▸ Exercise prompt
Return the count of lines with the string "materials" in them, and nothing else.

▸ Records
--- START ---
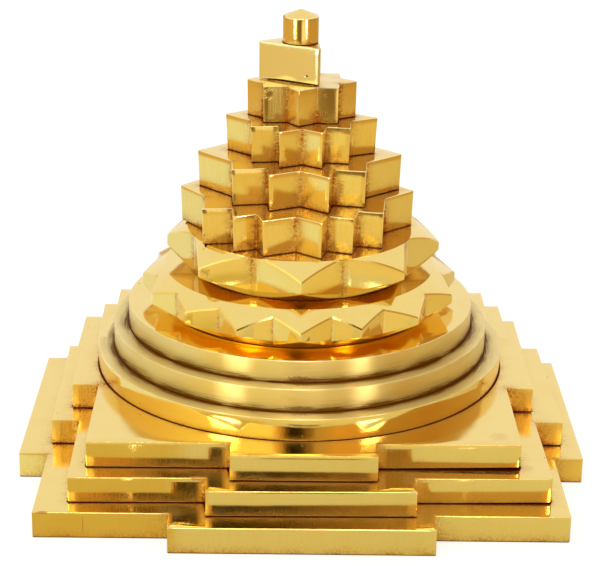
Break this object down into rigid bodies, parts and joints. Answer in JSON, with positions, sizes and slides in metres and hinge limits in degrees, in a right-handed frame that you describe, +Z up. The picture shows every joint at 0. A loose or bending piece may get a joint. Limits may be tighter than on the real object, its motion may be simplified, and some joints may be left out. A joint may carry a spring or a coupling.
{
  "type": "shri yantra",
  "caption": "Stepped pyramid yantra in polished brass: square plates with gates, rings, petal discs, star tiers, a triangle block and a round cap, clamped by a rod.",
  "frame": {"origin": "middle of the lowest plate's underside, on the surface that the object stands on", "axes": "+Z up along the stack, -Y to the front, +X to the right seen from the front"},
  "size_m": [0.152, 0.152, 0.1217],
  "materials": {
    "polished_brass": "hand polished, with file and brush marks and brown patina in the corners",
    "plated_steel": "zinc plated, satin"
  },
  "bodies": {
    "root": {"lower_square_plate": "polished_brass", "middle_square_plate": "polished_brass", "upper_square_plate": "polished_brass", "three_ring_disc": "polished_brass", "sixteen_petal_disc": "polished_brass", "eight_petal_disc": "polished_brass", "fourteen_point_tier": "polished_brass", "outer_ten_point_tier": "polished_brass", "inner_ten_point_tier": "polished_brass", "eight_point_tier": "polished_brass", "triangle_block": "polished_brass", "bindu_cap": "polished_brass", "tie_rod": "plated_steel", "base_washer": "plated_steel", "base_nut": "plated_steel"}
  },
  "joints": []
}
--- END ---
--- START ---
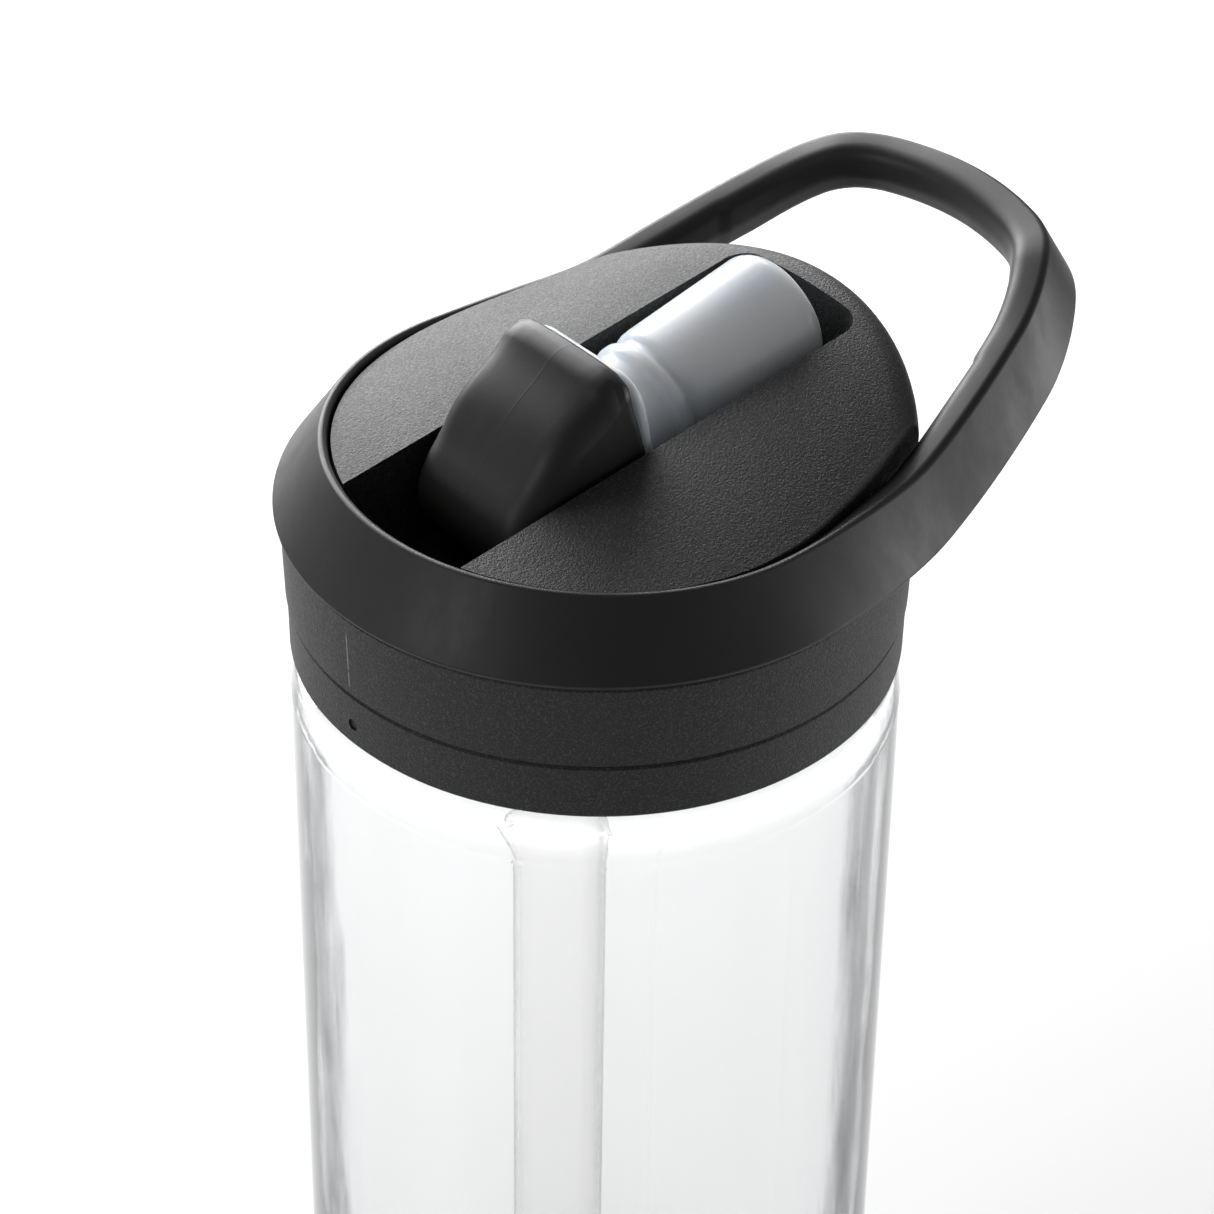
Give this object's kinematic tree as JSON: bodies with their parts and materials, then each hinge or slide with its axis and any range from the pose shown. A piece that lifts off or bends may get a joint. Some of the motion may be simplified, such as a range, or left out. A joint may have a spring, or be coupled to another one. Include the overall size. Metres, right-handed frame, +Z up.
--- END ---
▸ Response to this exercise
2